On slide 22, two options are given for when snoop results should be reported. By adding requirements, such as completing a write before releasing exclusive ownership, waiting a fixed number of clocks becomes less feasible. This is because time will have to be added to allow a processor to make a write before responding.


Priority-based settings can also cause starvation to occur (though it could be somewhat unlikely). Consider the case where each processor has different priority. If one processor with the highest priority continually issues reads which are not in its cache, its possible for all other, lower priority processors, to never receive bus access.Though this might be a case where the developer has a program which does not utilize the cache effectively, it could also mean that one processor is doing more memory intensive applications.

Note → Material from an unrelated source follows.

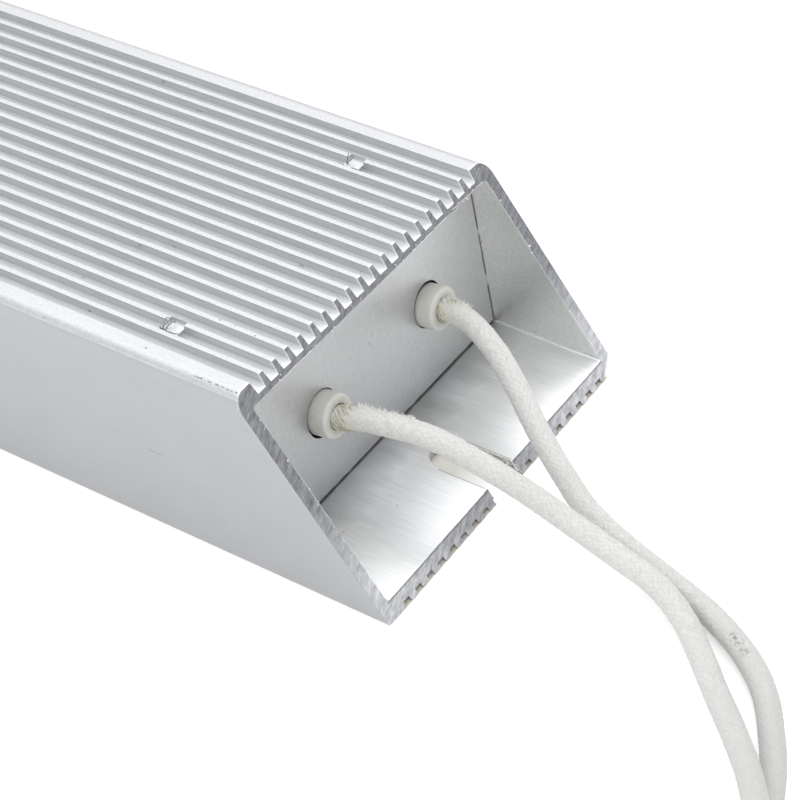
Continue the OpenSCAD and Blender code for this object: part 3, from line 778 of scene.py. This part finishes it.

One classic way to solve @tpassaro's problem is to bump up everyone's priority if they have been in line for a while. Then everyone will (eventually) get a chance to run, even if it's not entirely fair to all parties.


exponential back-off can also cause starvation. Suppose P0 and p1 are contending for some resources, and p0 loses and backs off for some time. During this time, p2,p3..pi comes in and does their work on the resource and leaves. Therefore, the back-off scheme has bias on new comers, which continuously causes starvation on p0.